[Some records]
----

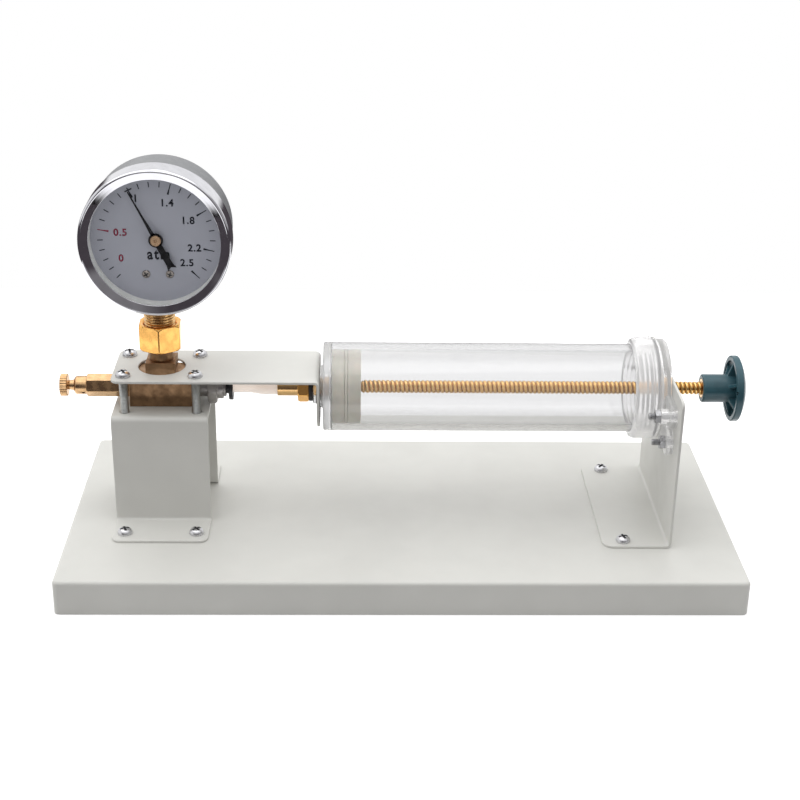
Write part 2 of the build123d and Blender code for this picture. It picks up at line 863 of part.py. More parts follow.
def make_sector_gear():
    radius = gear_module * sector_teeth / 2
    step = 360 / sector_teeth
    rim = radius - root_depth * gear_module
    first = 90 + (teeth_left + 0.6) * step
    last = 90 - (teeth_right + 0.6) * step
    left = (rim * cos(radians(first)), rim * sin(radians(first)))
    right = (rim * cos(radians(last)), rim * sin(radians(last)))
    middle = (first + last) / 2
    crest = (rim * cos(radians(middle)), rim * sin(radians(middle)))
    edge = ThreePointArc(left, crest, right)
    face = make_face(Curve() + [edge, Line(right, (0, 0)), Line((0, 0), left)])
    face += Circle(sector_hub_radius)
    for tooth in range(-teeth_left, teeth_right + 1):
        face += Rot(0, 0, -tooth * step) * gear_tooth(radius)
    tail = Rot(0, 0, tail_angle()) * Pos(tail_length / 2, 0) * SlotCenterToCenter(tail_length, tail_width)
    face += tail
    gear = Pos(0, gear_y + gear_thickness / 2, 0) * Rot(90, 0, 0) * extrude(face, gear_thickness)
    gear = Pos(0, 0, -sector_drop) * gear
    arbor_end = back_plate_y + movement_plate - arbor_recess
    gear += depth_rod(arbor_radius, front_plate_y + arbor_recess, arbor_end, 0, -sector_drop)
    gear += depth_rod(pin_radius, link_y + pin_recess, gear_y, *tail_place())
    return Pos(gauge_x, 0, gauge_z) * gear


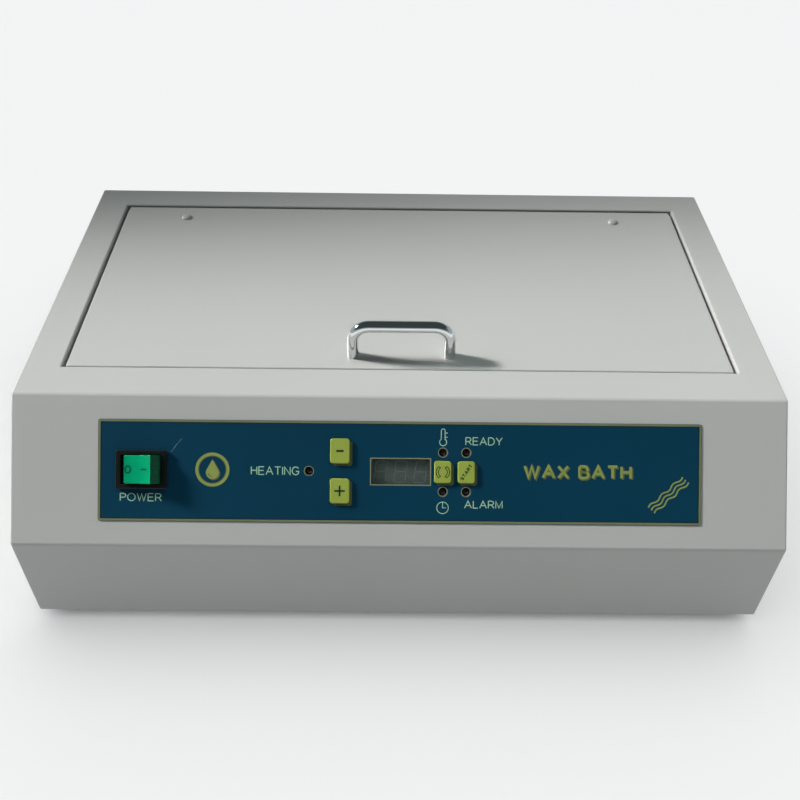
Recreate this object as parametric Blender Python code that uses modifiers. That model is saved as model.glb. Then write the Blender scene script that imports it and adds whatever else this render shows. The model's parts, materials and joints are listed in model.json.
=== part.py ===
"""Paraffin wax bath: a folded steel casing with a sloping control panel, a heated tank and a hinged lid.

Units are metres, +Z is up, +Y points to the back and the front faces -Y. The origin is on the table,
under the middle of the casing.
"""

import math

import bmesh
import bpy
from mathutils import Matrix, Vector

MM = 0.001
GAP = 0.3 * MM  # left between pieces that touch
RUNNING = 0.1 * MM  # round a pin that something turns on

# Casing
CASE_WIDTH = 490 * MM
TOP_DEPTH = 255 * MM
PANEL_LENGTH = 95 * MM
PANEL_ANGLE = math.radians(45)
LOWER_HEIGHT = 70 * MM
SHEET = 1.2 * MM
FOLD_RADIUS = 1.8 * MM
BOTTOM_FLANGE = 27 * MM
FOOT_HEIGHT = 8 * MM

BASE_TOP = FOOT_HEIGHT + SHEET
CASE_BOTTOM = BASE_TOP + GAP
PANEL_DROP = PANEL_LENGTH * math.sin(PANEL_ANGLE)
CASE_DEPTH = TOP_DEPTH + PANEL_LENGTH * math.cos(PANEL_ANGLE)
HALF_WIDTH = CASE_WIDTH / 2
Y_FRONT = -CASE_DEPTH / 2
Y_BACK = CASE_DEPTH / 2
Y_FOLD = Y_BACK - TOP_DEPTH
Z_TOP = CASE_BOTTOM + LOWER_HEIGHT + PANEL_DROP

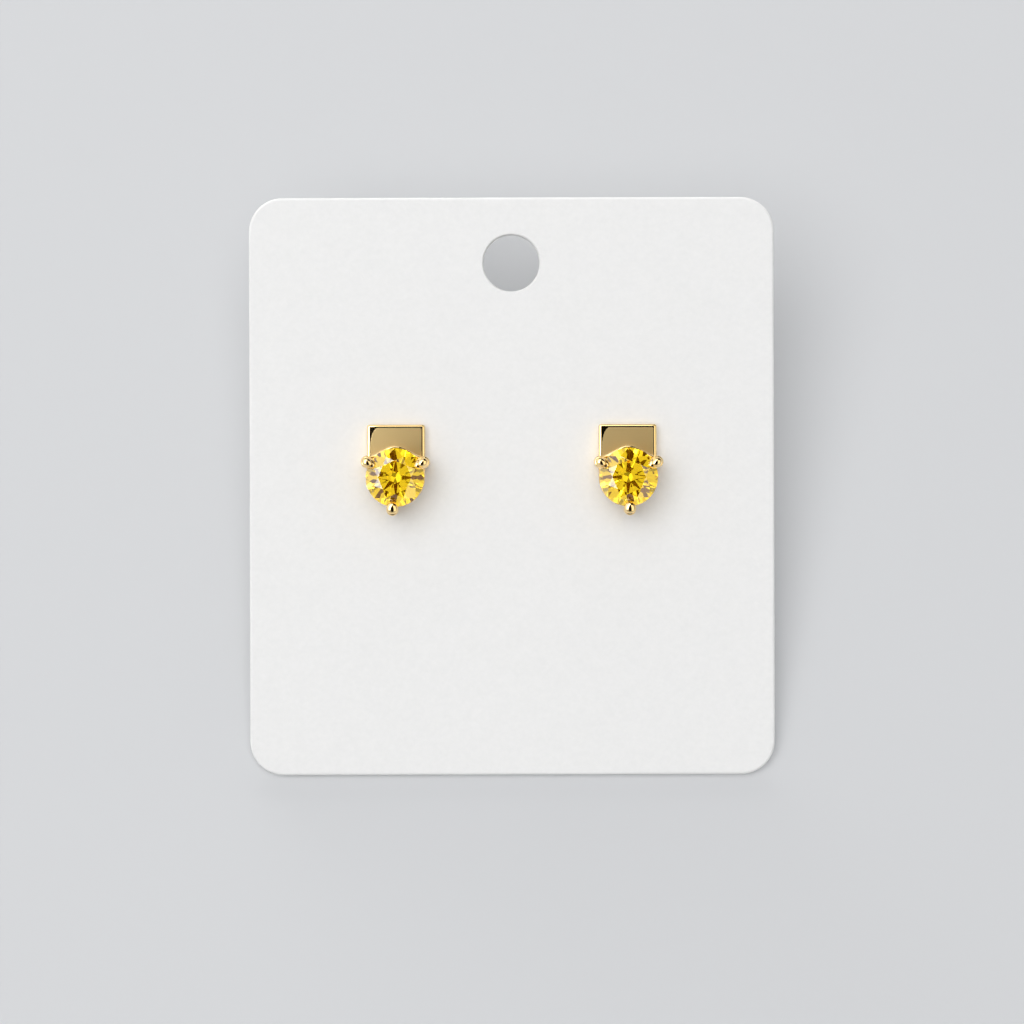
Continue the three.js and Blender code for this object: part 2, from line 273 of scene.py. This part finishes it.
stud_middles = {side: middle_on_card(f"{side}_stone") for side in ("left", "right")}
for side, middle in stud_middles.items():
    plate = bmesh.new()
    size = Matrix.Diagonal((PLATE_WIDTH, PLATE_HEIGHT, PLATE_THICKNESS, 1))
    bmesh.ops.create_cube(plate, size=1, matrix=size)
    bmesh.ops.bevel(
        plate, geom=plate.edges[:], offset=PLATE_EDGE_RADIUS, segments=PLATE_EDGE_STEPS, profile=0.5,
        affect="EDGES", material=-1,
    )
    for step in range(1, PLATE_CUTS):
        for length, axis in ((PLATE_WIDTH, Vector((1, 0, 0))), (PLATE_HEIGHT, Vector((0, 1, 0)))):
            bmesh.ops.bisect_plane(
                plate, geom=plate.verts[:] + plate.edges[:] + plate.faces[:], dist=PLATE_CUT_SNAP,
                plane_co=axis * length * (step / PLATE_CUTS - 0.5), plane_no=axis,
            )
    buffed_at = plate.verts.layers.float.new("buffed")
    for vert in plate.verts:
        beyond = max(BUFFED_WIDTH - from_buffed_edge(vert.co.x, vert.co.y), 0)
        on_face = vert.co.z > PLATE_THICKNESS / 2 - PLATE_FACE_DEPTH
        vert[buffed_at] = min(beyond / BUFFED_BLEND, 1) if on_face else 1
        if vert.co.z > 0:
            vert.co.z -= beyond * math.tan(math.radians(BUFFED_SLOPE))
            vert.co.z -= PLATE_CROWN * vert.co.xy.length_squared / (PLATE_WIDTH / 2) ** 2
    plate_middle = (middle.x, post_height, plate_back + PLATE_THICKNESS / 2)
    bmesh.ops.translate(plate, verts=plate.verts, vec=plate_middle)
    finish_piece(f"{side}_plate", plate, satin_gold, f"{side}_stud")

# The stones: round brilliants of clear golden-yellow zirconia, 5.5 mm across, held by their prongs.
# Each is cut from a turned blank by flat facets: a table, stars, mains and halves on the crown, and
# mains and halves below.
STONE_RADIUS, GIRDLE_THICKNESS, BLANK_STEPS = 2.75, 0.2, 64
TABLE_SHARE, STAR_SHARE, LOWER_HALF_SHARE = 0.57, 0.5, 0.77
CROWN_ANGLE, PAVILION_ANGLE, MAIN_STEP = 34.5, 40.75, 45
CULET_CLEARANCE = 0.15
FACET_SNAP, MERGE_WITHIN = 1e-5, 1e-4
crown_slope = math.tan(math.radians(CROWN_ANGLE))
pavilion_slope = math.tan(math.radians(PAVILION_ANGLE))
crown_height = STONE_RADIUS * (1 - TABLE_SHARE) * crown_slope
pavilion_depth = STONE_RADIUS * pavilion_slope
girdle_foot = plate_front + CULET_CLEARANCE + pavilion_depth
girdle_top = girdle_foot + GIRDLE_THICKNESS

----

Copy all the records above precisely.

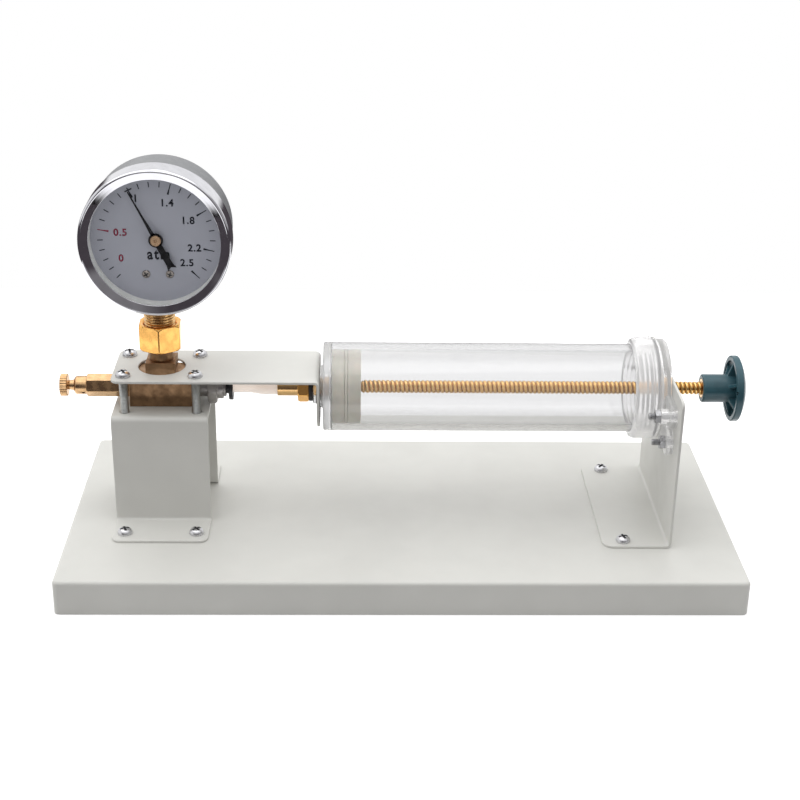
Write part 2 of the build123d and Blender code for this picture. It picks up at line 863 of part.py. More parts follow.
def make_sector_gear():
    radius = gear_module * sector_teeth / 2
    step = 360 / sector_teeth
    rim = radius - root_depth * gear_module
    first = 90 + (teeth_left + 0.6) * step
    last = 90 - (teeth_right + 0.6) * step
    left = (rim * cos(radians(first)), rim * sin(radians(first)))
    right = (rim * cos(radians(last)), rim * sin(radians(last)))
    middle = (first + last) / 2
    crest = (rim * cos(radians(middle)), rim * sin(radians(middle)))
    edge = ThreePointArc(left, crest, right)
    face = make_face(Curve() + [edge, Line(right, (0, 0)), Line((0, 0), left)])
    face += Circle(sector_hub_radius)
    for tooth in range(-teeth_left, teeth_right + 1):
        face += Rot(0, 0, -tooth * step) * gear_tooth(radius)
    tail = Rot(0, 0, tail_angle()) * Pos(tail_length / 2, 0) * SlotCenterToCenter(tail_length, tail_width)
    face += tail
    gear = Pos(0, gear_y + gear_thickness / 2, 0) * Rot(90, 0, 0) * extrude(face, gear_thickness)
    gear = Pos(0, 0, -sector_drop) * gear
    arbor_end = back_plate_y + movement_plate - arbor_recess
    gear += depth_rod(arbor_radius, front_plate_y + arbor_recess, arbor_end, 0, -sector_drop)
    gear += depth_rod(pin_radius, link_y + pin_recess, gear_y, *tail_place())
    return Pos(gauge_x, 0, gauge_z) * gear


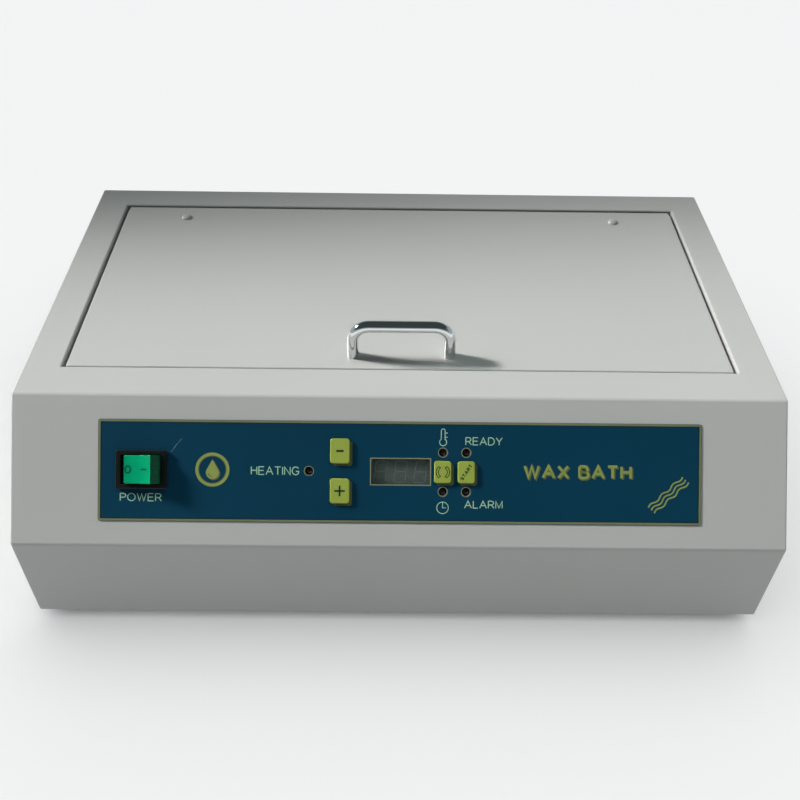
Recreate this object as parametric Blender Python code that uses modifiers. That model is saved as model.glb. Then write the Blender scene script that imports it and adds whatever else this render shows. The model's parts, materials and joints are listed in model.json.
=== part.py ===
"""Paraffin wax bath: a folded steel casing with a sloping control panel, a heated tank and a hinged lid.

Units are metres, +Z is up, +Y points to the back and the front faces -Y. The origin is on the table,
under the middle of the casing.
"""

import math

import bmesh
import bpy
from mathutils import Matrix, Vector

MM = 0.001
GAP = 0.3 * MM  # left between pieces that touch
RUNNING = 0.1 * MM  # round a pin that something turns on

# Casing
CASE_WIDTH = 490 * MM
TOP_DEPTH = 255 * MM
PANEL_LENGTH = 95 * MM
PANEL_ANGLE = math.radians(45)
LOWER_HEIGHT = 70 * MM
SHEET = 1.2 * MM
FOLD_RADIUS = 1.8 * MM
BOTTOM_FLANGE = 27 * MM
FOOT_HEIGHT = 8 * MM

BASE_TOP = FOOT_HEIGHT + SHEET
CASE_BOTTOM = BASE_TOP + GAP
PANEL_DROP = PANEL_LENGTH * math.sin(PANEL_ANGLE)
CASE_DEPTH = TOP_DEPTH + PANEL_LENGTH * math.cos(PANEL_ANGLE)
HALF_WIDTH = CASE_WIDTH / 2
Y_FRONT = -CASE_DEPTH / 2
Y_BACK = CASE_DEPTH / 2
Y_FOLD = Y_BACK - TOP_DEPTH
Z_TOP = CASE_BOTTOM + LOWER_HEIGHT + PANEL_DROP

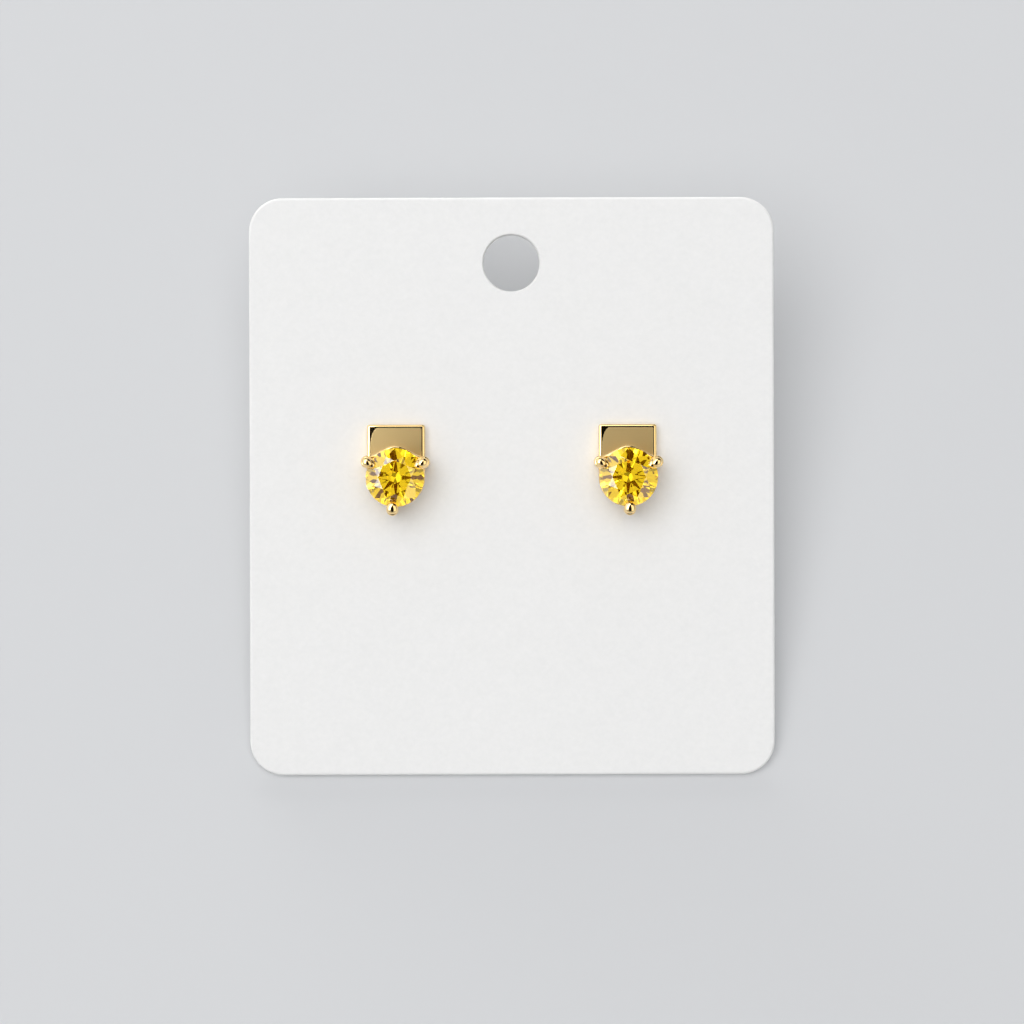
Continue the three.js and Blender code for this object: part 2, from line 273 of scene.py. This part finishes it.
stud_middles = {side: middle_on_card(f"{side}_stone") for side in ("left", "right")}
for side, middle in stud_middles.items():
    plate = bmesh.new()
    size = Matrix.Diagonal((PLATE_WIDTH, PLATE_HEIGHT, PLATE_THICKNESS, 1))
    bmesh.ops.create_cube(plate, size=1, matrix=size)
    bmesh.ops.bevel(
        plate, geom=plate.edges[:], offset=PLATE_EDGE_RADIUS, segments=PLATE_EDGE_STEPS, profile=0.5,
        affect="EDGES", material=-1,
    )
    for step in range(1, PLATE_CUTS):
        for length, axis in ((PLATE_WIDTH, Vector((1, 0, 0))), (PLATE_HEIGHT, Vector((0, 1, 0)))):
            bmesh.ops.bisect_plane(
                plate, geom=plate.verts[:] + plate.edges[:] + plate.faces[:], dist=PLATE_CUT_SNAP,
                plane_co=axis * length * (step / PLATE_CUTS - 0.5), plane_no=axis,
            )
    buffed_at = plate.verts.layers.float.new("buffed")
    for vert in plate.verts:
        beyond = max(BUFFED_WIDTH - from_buffed_edge(vert.co.x, vert.co.y), 0)
        on_face = vert.co.z > PLATE_THICKNESS / 2 - PLATE_FACE_DEPTH
        vert[buffed_at] = min(beyond / BUFFED_BLEND, 1) if on_face else 1
        if vert.co.z > 0:
            vert.co.z -= beyond * math.tan(math.radians(BUFFED_SLOPE))
            vert.co.z -= PLATE_CROWN * vert.co.xy.length_squared / (PLATE_WIDTH / 2) ** 2
    plate_middle = (middle.x, post_height, plate_back + PLATE_THICKNESS / 2)
    bmesh.ops.translate(plate, verts=plate.verts, vec=plate_middle)
    finish_piece(f"{side}_plate", plate, satin_gold, f"{side}_stud")

# The stones: round brilliants of clear golden-yellow zirconia, 5.5 mm across, held by their prongs.
# Each is cut from a turned blank by flat facets: a table, stars, mains and halves on the crown, and
# mains and halves below.
STONE_RADIUS, GIRDLE_THICKNESS, BLANK_STEPS = 2.75, 0.2, 64
TABLE_SHARE, STAR_SHARE, LOWER_HALF_SHARE = 0.57, 0.5, 0.77
CROWN_ANGLE, PAVILION_ANGLE, MAIN_STEP = 34.5, 40.75, 45
CULET_CLEARANCE = 0.15
FACET_SNAP, MERGE_WITHIN = 1e-5, 1e-4
crown_slope = math.tan(math.radians(CROWN_ANGLE))
pavilion_slope = math.tan(math.radians(PAVILION_ANGLE))
crown_height = STONE_RADIUS * (1 - TABLE_SHARE) * crown_slope
pavilion_depth = STONE_RADIUS * pavilion_slope
girdle_foot = plate_front + CULET_CLEARANCE + pavilion_depth
girdle_top = girdle_foot + GIRDLE_THICKNESS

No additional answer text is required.